>> begin RAW DATA
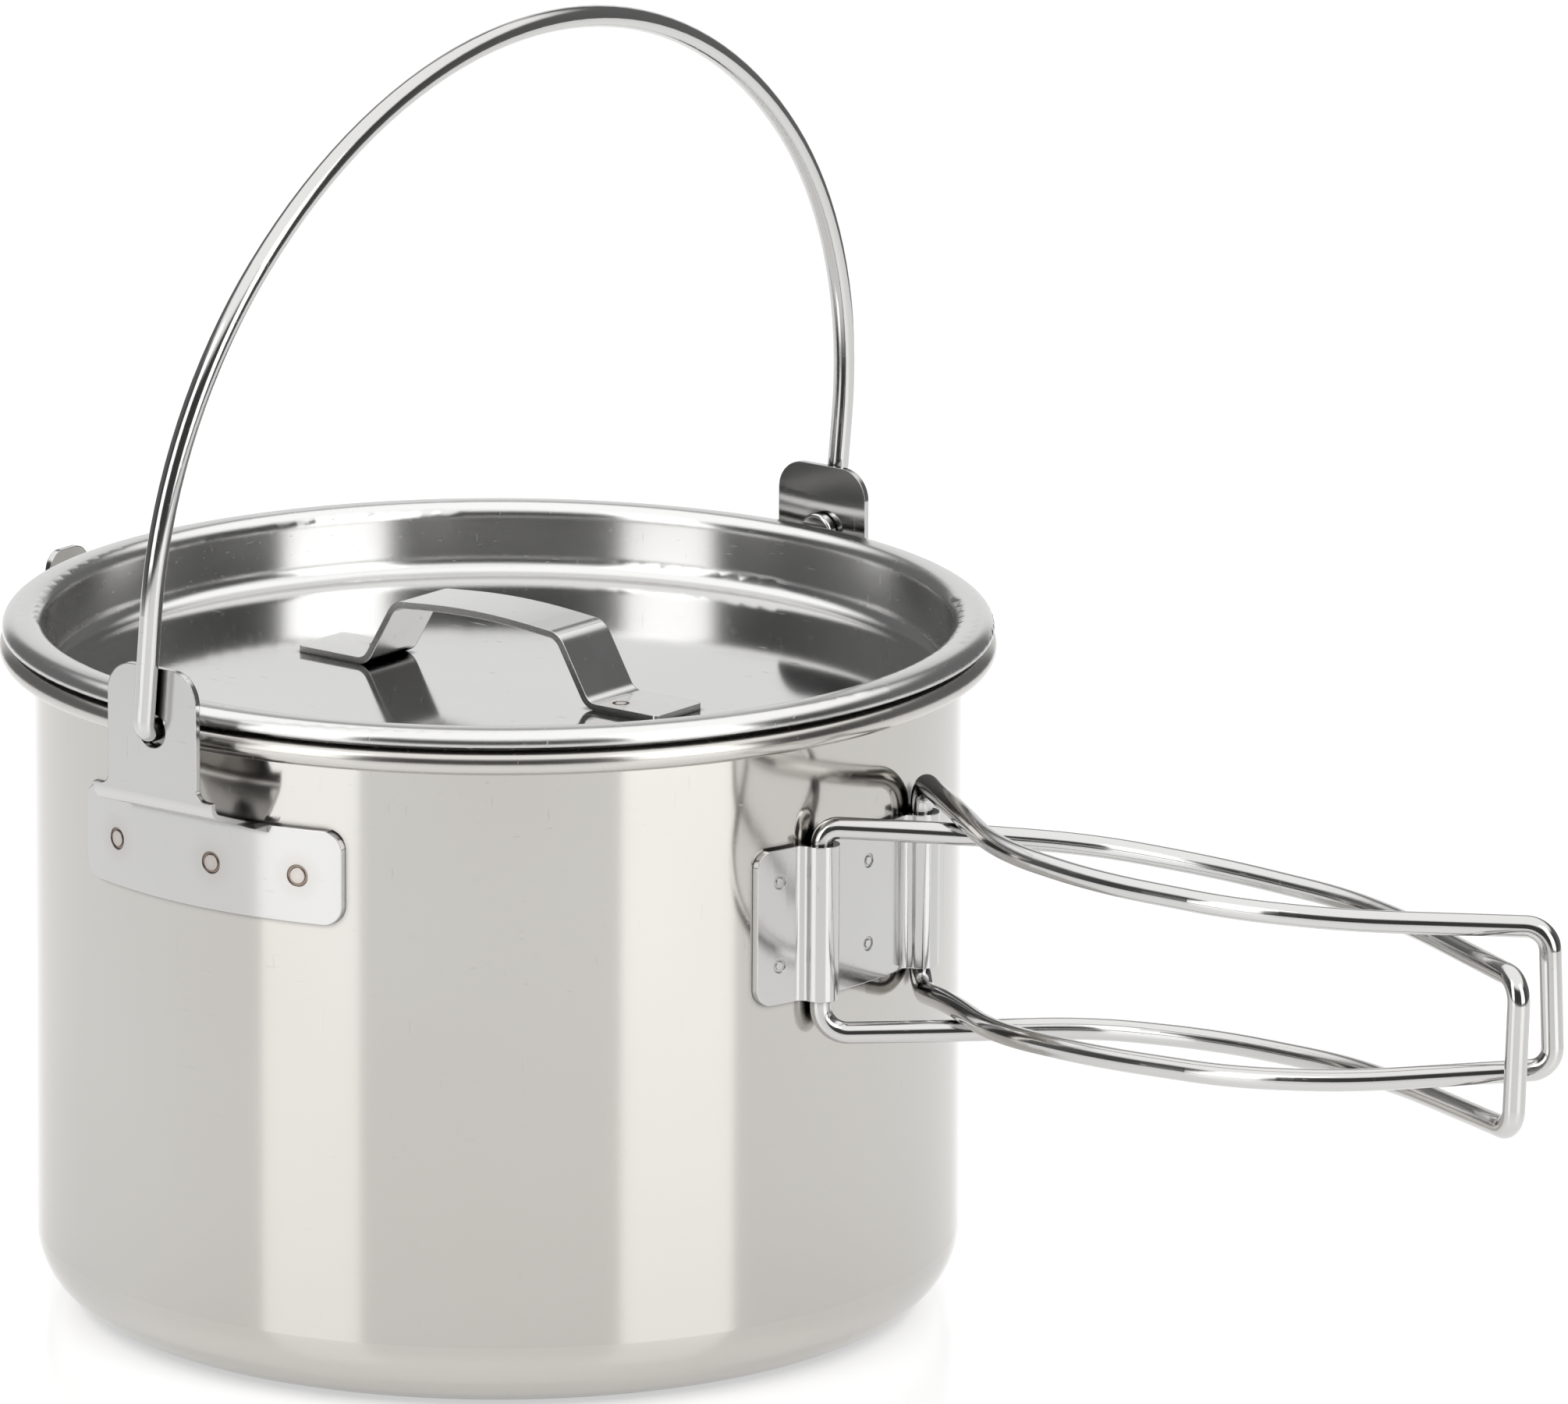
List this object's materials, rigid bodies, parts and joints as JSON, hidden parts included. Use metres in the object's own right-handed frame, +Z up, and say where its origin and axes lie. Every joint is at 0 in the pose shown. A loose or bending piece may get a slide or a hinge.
>> end RAW DATA
>> begin RAW DATA
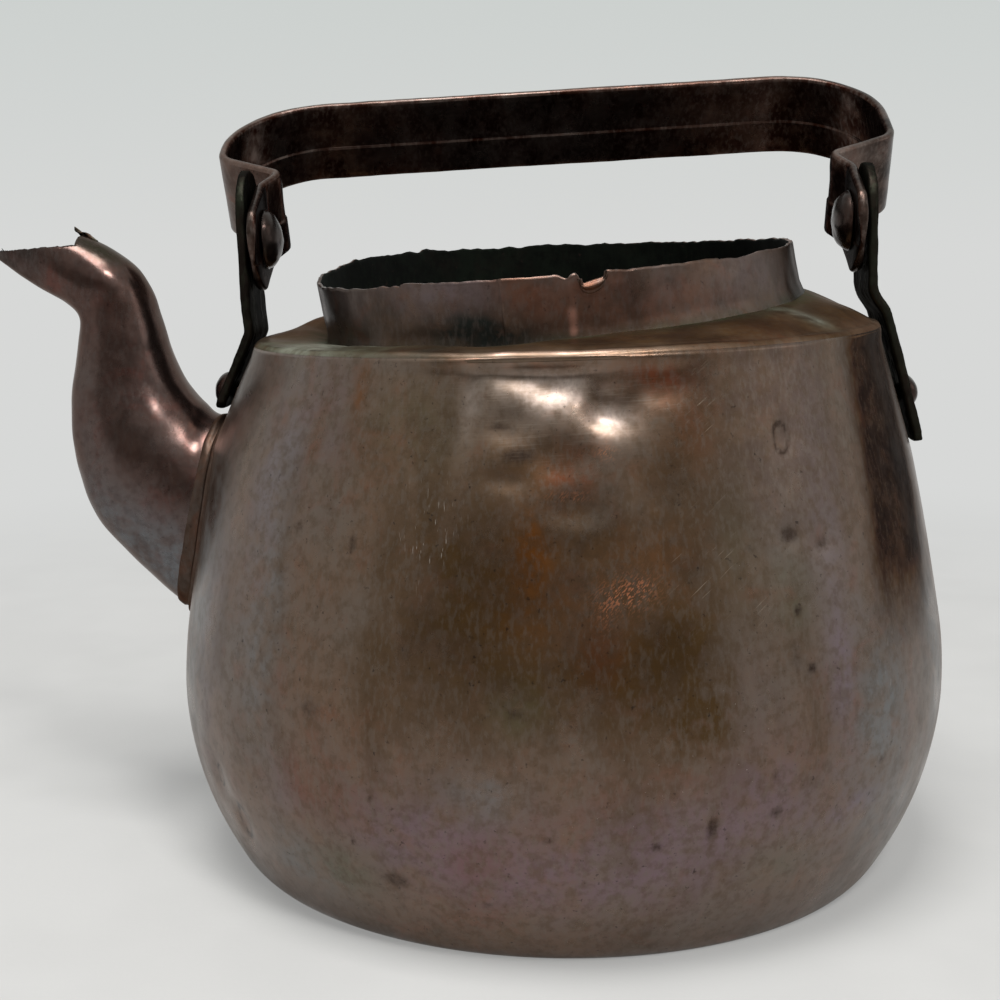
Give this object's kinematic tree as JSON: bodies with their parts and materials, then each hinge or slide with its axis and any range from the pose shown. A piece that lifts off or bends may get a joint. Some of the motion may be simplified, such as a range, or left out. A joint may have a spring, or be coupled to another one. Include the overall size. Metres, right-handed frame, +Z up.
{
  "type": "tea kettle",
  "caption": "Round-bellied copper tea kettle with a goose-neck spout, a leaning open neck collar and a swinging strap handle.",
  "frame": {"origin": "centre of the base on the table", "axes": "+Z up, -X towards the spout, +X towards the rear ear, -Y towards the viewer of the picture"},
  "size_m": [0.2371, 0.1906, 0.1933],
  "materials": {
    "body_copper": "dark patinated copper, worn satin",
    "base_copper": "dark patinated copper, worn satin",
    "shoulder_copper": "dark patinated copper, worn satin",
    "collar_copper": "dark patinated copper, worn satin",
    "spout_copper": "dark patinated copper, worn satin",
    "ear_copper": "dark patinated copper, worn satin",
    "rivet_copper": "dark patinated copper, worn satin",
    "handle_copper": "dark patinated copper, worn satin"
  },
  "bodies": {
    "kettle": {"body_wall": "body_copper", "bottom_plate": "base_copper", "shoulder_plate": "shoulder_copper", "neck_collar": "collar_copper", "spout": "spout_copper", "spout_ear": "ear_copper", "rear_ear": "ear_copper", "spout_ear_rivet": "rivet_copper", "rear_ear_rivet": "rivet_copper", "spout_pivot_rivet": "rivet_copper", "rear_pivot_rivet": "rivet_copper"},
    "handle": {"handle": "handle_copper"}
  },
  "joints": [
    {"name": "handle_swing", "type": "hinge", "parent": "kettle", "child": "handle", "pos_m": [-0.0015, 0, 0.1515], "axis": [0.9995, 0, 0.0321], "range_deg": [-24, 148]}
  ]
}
>> end RAW DATA
>> begin RAW DATA
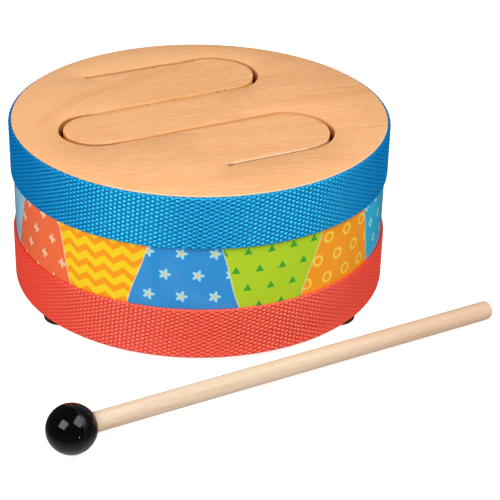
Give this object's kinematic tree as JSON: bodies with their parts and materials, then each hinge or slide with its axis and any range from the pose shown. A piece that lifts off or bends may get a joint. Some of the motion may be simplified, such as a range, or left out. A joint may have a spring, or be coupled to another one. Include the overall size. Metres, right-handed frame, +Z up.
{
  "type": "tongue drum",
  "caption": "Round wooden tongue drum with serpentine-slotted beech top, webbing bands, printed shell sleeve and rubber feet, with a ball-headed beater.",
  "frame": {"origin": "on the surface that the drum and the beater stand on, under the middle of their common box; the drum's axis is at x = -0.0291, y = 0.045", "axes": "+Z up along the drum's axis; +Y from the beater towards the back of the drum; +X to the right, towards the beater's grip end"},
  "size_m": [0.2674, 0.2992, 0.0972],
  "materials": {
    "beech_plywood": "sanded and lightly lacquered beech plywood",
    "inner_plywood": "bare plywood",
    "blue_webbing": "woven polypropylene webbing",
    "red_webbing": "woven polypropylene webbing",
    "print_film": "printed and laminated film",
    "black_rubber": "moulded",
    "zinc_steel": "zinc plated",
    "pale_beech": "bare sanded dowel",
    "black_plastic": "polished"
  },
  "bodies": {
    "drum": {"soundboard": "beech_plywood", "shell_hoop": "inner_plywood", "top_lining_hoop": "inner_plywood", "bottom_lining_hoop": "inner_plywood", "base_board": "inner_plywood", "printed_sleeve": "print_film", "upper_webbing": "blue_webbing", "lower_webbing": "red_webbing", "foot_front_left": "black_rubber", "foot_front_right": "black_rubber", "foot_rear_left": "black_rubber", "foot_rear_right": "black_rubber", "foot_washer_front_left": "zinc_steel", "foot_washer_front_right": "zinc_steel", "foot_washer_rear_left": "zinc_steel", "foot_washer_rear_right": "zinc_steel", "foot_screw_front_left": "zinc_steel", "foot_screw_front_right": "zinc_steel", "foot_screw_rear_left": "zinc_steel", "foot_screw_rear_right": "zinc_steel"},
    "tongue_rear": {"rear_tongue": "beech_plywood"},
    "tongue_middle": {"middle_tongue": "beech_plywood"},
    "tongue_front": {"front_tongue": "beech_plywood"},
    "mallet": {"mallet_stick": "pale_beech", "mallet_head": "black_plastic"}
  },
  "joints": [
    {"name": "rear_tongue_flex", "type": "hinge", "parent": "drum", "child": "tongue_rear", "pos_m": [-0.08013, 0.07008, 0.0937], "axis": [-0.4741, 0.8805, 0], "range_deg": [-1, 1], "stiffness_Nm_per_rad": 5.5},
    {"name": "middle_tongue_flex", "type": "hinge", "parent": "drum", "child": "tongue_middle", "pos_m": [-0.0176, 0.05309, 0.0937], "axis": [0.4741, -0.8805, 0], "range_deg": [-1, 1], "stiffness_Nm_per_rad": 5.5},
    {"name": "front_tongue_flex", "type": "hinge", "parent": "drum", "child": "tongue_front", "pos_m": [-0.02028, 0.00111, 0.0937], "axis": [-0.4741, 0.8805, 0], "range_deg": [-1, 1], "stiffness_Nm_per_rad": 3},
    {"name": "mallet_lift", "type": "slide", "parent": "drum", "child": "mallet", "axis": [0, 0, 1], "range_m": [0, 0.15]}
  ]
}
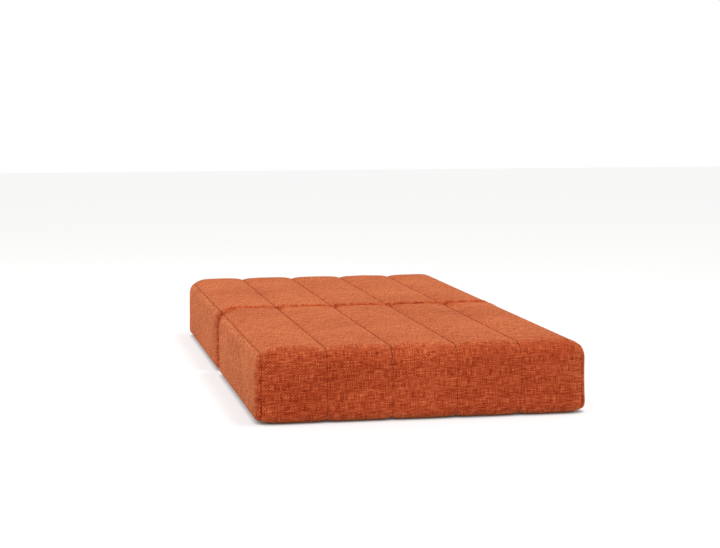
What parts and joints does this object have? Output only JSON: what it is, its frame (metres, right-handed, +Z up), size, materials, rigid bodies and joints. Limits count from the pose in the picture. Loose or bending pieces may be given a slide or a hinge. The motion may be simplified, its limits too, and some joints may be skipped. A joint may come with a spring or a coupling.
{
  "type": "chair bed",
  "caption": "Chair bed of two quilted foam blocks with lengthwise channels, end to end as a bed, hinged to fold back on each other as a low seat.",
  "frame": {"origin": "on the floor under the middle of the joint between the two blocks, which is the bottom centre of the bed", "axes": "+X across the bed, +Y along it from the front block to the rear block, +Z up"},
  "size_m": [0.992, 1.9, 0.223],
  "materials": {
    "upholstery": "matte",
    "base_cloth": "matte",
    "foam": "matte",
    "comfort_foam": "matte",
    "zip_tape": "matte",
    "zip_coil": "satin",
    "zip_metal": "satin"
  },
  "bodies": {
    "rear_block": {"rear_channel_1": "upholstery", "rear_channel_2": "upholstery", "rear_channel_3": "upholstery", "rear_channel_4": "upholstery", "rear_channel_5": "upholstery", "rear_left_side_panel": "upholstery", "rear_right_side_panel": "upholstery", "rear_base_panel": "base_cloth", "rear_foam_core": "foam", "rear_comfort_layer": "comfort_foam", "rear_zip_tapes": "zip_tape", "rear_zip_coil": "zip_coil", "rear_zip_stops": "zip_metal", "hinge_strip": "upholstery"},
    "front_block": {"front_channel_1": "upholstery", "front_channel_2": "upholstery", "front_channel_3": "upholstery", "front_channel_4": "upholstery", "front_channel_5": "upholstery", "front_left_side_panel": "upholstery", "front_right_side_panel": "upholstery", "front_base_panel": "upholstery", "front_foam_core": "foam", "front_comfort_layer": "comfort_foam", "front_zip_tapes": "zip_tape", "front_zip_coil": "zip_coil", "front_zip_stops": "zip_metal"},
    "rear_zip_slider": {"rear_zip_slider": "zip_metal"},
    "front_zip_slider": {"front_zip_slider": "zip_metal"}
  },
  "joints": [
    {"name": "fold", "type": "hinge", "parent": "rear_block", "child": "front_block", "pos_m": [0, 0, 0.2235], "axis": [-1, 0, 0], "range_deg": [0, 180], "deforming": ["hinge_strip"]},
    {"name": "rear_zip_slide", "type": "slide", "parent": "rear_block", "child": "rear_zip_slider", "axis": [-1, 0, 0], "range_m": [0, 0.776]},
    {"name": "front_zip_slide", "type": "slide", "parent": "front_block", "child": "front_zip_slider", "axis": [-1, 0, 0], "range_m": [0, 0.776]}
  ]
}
>> end RAW DATA
DO THIS: Answer with one number only: how many lines above contain the word "from".

EXERCISE SOLUTION: 5